======== Records to use
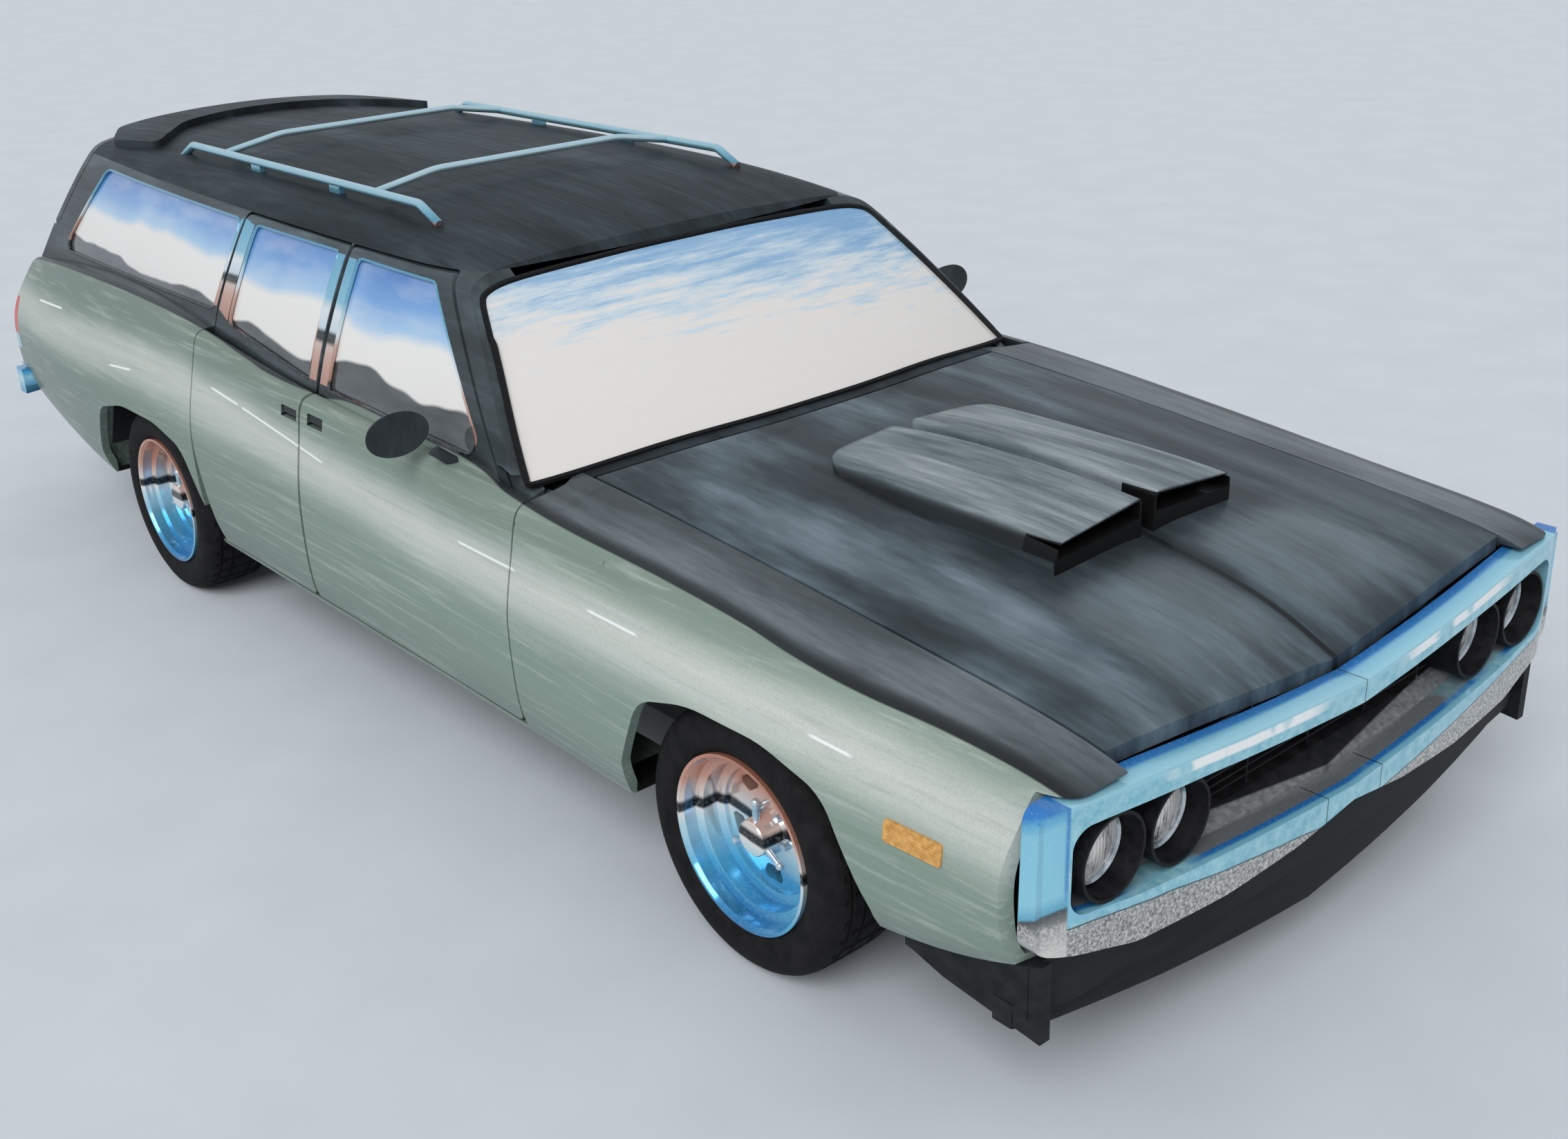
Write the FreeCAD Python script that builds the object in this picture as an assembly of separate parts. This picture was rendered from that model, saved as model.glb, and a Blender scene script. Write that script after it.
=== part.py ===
"""Early seventies full-size station wagon: lofted body, four doors, hood, tailgate, chassis and cabin.

Row frame in millimetres: +X to the front, +Y to the left, +Z up, origin on the floor under the middle
of the wagon. Every piece is one STEP file in parts/, named after its node.
"""

import FreeCAD
import Part
import math
import os

Vec = FreeCAD.Vector

# Driving dimensions of the whole vehicle
WHEELBASE = 2997.0
FRONT_AXLE_X = 1740.0
REAR_AXLE_X = FRONT_AXLE_X - WHEELBASE
NOSE_X = 2655.0
TAIL_X = -2655.0
TRACK_FRONT = 1654.0
TRACK_REAR = 1660.0

# Wheels and tyres
TYRE_R = 320.0
AXLE_Z = TYRE_R
RIM_R = 214.0
TYRE_W_FRONT = 225.0
TYRE_W_REAR = 235.0
HUB_BORE_R = 36.0
BOLT_CIRCLE = 114.3
BOLT_HOLE_R = 6.5
KINGPIN_INSET = 62.0

# Panels, doors and gaps
SKIN = 26.0
ROOF_T = 26.0
HOOD_T = 34.0
HOOD_CREASE = 14.0
FRAME_T = 24.0
FRAME_STEP = 7.0
PILLAR_T = 32.0
GLASS_INSET = 9.0
GLASS_T = 5.0
DOOR_INNER_Y = 878.0
DOOR_BOTTOM_Z = 312.0
DOOR_FRONT_X = 918.0
DOOR_MIDDLE_X = -158.0
DOOR_REAR_X = -846.0
DOOR_REAR_KICK = 62.0
PANEL_GAP = 7.0
DOOR_GAP = 12.0
FRAME_GAP = 15.0
FRAME_TOP_Z = 1312.0
HANDLE_DEPTH = 18.0
HINGE_OFFSET = 37.0
FRONT_HINGE_Y = 957.0
REAR_HINGE_Y = 972.0
HOOD_HINGE_X = 960.0
HOOD_HINGE_Z = 952.0
GATE_HINGE_X = -2604.0
GATE_HINGE_Y = 748.0
HOOD_EDGE_Y = 716.0
FLOOR_Z = 300.0
FLOOR_T = 22.0
CARGO_Z = 560.0
TUNNEL_Z = 392.0
CABIN_HALF_Y = 769.7
BUMPER_WING_X = -2470.0
BUMPER_TOP_Z = 522.0
BUMPER_LOW_Z = 418.0
POD_X = 2541.0
TAIL_PIPE_R = 30.0
TAIL_PIPE_L = 62.0
POD_Y = 896.0
POD_TOP_Z = 748.0
GATE_T = 42.0
GATE_HALF_Y = 742.0
GATE_BOTTOM_Z = 528.0
BELT_BASE_Z = 860.0

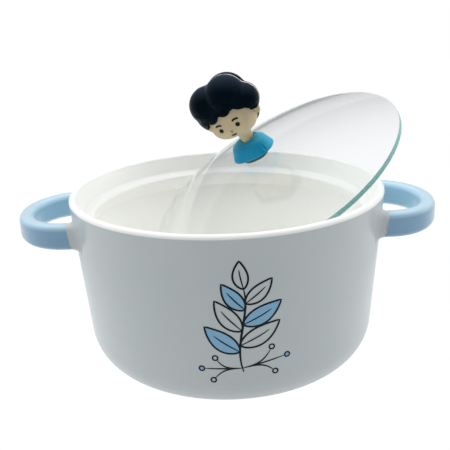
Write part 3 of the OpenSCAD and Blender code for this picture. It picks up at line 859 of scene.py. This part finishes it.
def curled(curls, shrink=0.0):
    """The curls run together with the cap that they stand on, as one closed skin with soft valleys."""
    cap_line = (arc((cap_hd - cap_low_r, cap_low + cap_low_r), cap_low_r, -right, 0, 12)
                + arc((cap_hd - cap_r, cap_top - cap_r), cap_r, 0, right, 14))
    shape = lofted([oval(r + cap_hw - cap_hd - shrink, r - shrink, z, power=face_power) for r, z in cap_line])
    for x, y, z, r in curls:
        ball = bmesh.ops.create_icosphere(shape, subdivisions=5, radius=r * face_h - shrink)["verts"]
        bmesh.ops.translate(shape, verts=ball, vec=(x * face_h, y * face_h, chin_z + z * face_h))
    return melted("curls", shape, curl_voxel, 45)


def sliced(shape, *planes):
    """The shape without what lies beyond each plane, given as a point and a direction, closed again."""
    for spot, away in planes:
        cut = bmesh.ops.bisect_plane(shape, geom=shape.verts[:] + shape.edges[:] + shape.faces[:],
                                     plane_co=spot, plane_no=away, clear_outer=True)
        bmesh.ops.holes_fill(shape, edges=[e for e in cut["geom_cut"] if isinstance(e, bmesh.types.BMEdge)])
    return shape


def fringe_edge(x):
    """Height of the fringe's edge at a place across the face, both as shares of the head's height."""
    low = math.inf
    for lock_x, lock_z, lock_r in locks:
        if abs(x - lock_x) < lock_r:
            low = min(low, lock_z - math.sqrt(lock_r ** 2 - (x - lock_x) ** 2))
    line = [(-1, locks[0][1])] + [lock[:2] for lock in locks] + [(1, locks[-1][1])]
    for (x0, z0), (x1, z1) in zip(line, line[1:]):
        if x0 <= x <= x1:
            low = min(low, z0 + (z1 - z0) * (x - x0) / (x1 - x0))
    return low


comb = bmesh.new()
teeth = [(i / 100, fringe_edge(i / 100)) for i in range(-100, 101)]
edge_spots = [(x * face_h, fringe_y, chin_z + z * face_h) for x, z in teeth]
outline = [comb.verts.new(p) for p in edge_spots + [(face_h, fringe_y, 0), (-face_h, fringe_y, 0)]]
pulled = bmesh.ops.extrude_face_region(comb, geom=[comb.faces.new(outline)])["geom"]
pulled = [v for v in pulled if isinstance(v, bmesh.types.BMVert)]
bmesh.ops.translate(comb, verts=pulled, vec=(0, -2 * face_h, 0))
bmesh.ops.recalc_face_normals(comb, faces=comb.faces)
cutter = made("comb", comb)
below_sides = ((0, 0, side_hair_z), (0, 0, -1))
whole = made("front_curls", sliced(curled(front_curls), ((0, part_y, 0), (0, 1, 0)), below_sides))
combed = whole.modifiers.new("combed", "BOOLEAN")
combed.operation, combed.object, combed.solver = "DIFFERENCE", cutter, "EXACT"
front_shape = taken(whole)
bpy.data.objects.remove(cutter)
front_shape = melted("front_hair", front_shape, skin_voxel, 3)
back_shape = sliced(curled(back_curls), ((0, part_y + part_t, 0), (0, -1, 0)), ((0, 0, chin_z), (0, 0, -1)))
back_shape = melted("back_hair", back_shape, skin_voxel, 3)
plate_shape = sliced(curled(front_curls, part_inset), ((0, part_y, 0), (0, -1, 0)),
                     ((0, part_y + part_t, 0), (0, 1, 0)), below_sides)
# the hair's upper faces turn to a lighter navy: painted highlight
hair_black = plastic_of("hair_black", (0.0002, 0.0016, 0.0036), (0.0004, 0.0026, 0.006), 0.27, peel=0.35,
                        lit_top=(0.012, 0.020, 0.032), Specular_IOR_Level=0.07, Specular_Tint=(0.3, 0.65, 1, 1),
                        Sheen_Weight=0.06, Sheen_Roughness=0.3, Sheen_Tint=(0.12, 0.5, 1, 1))
cream = plastic_of("seam_cream", (0.82, 0.80, 0.72), (0.76, 0.74, 0.66), 0.5)
fixed("hair_shell_front", front_shape, "hair_front", "hair_plastic", hair_black)
fixed("hair_shell_back", back_shape, "hair_back", "hair_plastic", hair_black)
fixed("hair_seam_plate", plate_shape, "hair_core", "cream_plastic", cream)


# Table, light and camera: a pale table under three soft lights in a dim room, seen from the
# photograph's viewpoint. To the camera, bare or through the glass, the table is plain white.
camera_back = 391.76 * mm
camera_up = 203.07 * mm
camera_pitch = 0.3218
camera_pan = -0.0037
camera_roll = -0.0409
table_near, table_far = 0.54, 0.31
table_near_r, table_far_r = 70 * mm, 200 * mm
ahead = Vector((math.sin(camera_pan) * math.cos(camera_pitch), math.cos(camera_pan) * math.cos(camera_pitch),
                -math.sin(camera_pitch)))
level = Vector((math.cos(camera_pan), -math.sin(camera_pan), 0))
upward = level.cross(ahead)
across = level * math.cos(camera_roll) + upward * math.sin(camera_roll)
above = upward * math.cos(camera_roll) - level * math.sin(camera_roll)
eye = bpy.data.objects.new("camera", bpy.data.cameras.new("camera"))
bpy.context.collection.objects.link(eye)
eye.data.lens = 60
eye.data.sensor_width = 36
eye.matrix_world = Matrix((
    (across.x, above.x, -ahead.x, 0), (across.y, above.y, -ahead.y, -camera_back),
    (across.z, above.z, -ahead.z, camera_up), (0, 0, 0, 1)))
bpy.context.scene.camera = eye

table_shape = bmesh.new()
bmesh.ops.create_grid(table_shape, x_segments=1, y_segments=1, size=20)
table_top = finish_of("table_top", Roughness=0.7, Specular_IOR_Level=0.0, Emission_Color=(0.99, 0.99, 1, 1))
paper = table_top.node_tree
seen = node(paper, "ShaderNodeLightPath")
bounced = maths(paper, "SUBTRACT", seen.outputs["Ray Depth"], seen.outputs["Transmission Depth"])
# one for what the camera sees, bare or through the glass, and nothing for what is lit or mirrors it
plain = maths(paper, "LESS_THAN", bounced, 0.5)
held_back = mixed(paper, plain, (0.34, 0.36, 0.365, 1), (0, 0, 0, 1))
reach = node(paper, "ShaderNodeVectorMath", (0, node(paper, "ShaderNodeTexCoord").outputs["Object"]),
             operation="LENGTH")
lit_table = ramp(paper, reach.outputs["Value"], table_near_r, table_far_r, table_near, table_far)
glow = node(paper, "ShaderNodeMix", (0, plain), (2, lit_table), (3, 1.02))
paper.links.new(held_back, paper.nodes["Principled BSDF"].inputs["Base Color"])
paper.links.new(glow.outputs[0], paper.nodes["Principled BSDF"].inputs["Emission Strength"])
table = made("table", table_shape, table_top)


def soft_light(name, strength, spread, turn):
    """A distant soft light, as wide as its spread in degrees."""
    lamp = bpy.data.lights.new(name, "SUN")
    lamp.energy = strength
    lamp.angle = math.radians(spread)
    lit = bpy.data.objects.new(name, lamp)
    lit.rotation_euler = [math.radians(a) for a in turn]
    lit.visible_glossy = lit.visible_transmission = False
    bpy.context.collection.objects.link(lit)


soft_light("overhead", 2.9, 84, (-5, -7, 0))
soft_light("side_left", 1.05, 60, (80, 0, 250))
soft_light("side_right", 1.6, 60, (80, 0, 110))
world = bpy.data.worlds.new("room")
bpy.context.scene.world = world
world.use_nodes = True
room = world.node_tree
# only gloss mirrors the pale canopy and horizon; the rest is lit by a room that is dim in front
way = node(room, "ShaderNodeSeparateXYZ", (0, node(room, "ShaderNodeTexCoord").outputs["Generated"]))
canopy = ramp(room, way.outputs["Z"], 0.56, 0.84, 0.42, 0.72)
horizon = ramp(room, way.outputs["Z"], 0.38, 0.46, 0.75, 0.0)
dim_front = ramp(room, way.outputs["Y"], -0.85, 0.0, 0.08, 0.48)
dim_back = ramp(room, way.outputs["Y"], 0.5, 0.9, 1.0, 0.62)
shaded = maths(room, "MULTIPLY", maths(room, "MAXIMUM", canopy, horizon), dim_back)
mirrored = node(room, "ShaderNodeLightPath").outputs["Is Glossy Ray"]
lit_by = node(room, "ShaderNodeMix", (0, mirrored), (2, dim_front), (3, shaded))
room.nodes["Background"].inputs["Color"].default_value = (0.96, 0.985, 1.0, 1)
room.links.new(lit_by.outputs[0], room.nodes["Background"].inputs["Strength"])
bpy.context.scene.view_settings.view_transform = "Standard"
================
**Job**
Return exactly the lines that run from the top of the listing above to the line containing "KINGPIN_INSET = 62.0", please, keeping both end lines and leaving out everything else.

**Answer to the task**
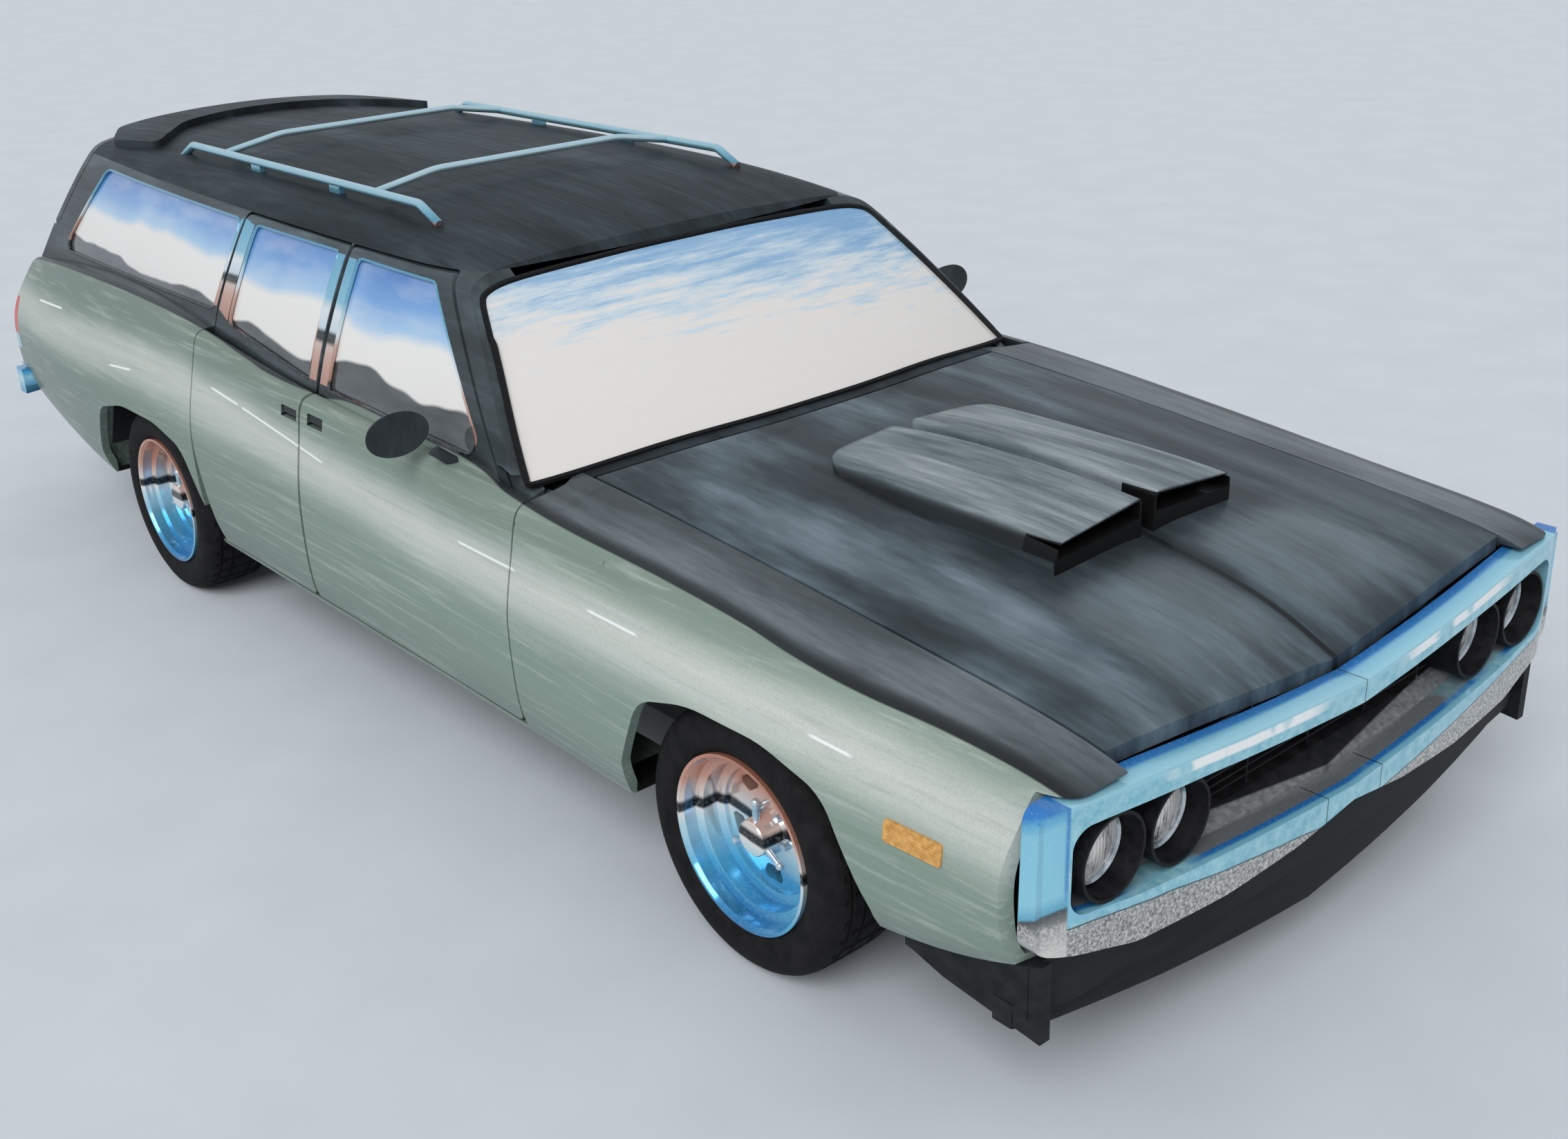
Write the FreeCAD Python script that builds the object in this picture as an assembly of separate parts. This picture was rendered from that model, saved as model.glb, and a Blender scene script. Write that script after it.
=== part.py ===
"""Early seventies full-size station wagon: lofted body, four doors, hood, tailgate, chassis and cabin.

Row frame in millimetres: +X to the front, +Y to the left, +Z up, origin on the floor under the middle
of the wagon. Every piece is one STEP file in parts/, named after its node.
"""

import FreeCAD
import Part
import math
import os

Vec = FreeCAD.Vector

# Driving dimensions of the whole vehicle
WHEELBASE = 2997.0
FRONT_AXLE_X = 1740.0
REAR_AXLE_X = FRONT_AXLE_X - WHEELBASE
NOSE_X = 2655.0
TAIL_X = -2655.0
TRACK_FRONT = 1654.0
TRACK_REAR = 1660.0

# Wheels and tyres
TYRE_R = 320.0
AXLE_Z = TYRE_R
RIM_R = 214.0
TYRE_W_FRONT = 225.0
TYRE_W_REAR = 235.0
HUB_BORE_R = 36.0
BOLT_CIRCLE = 114.3
BOLT_HOLE_R = 6.5
KINGPIN_INSET = 62.0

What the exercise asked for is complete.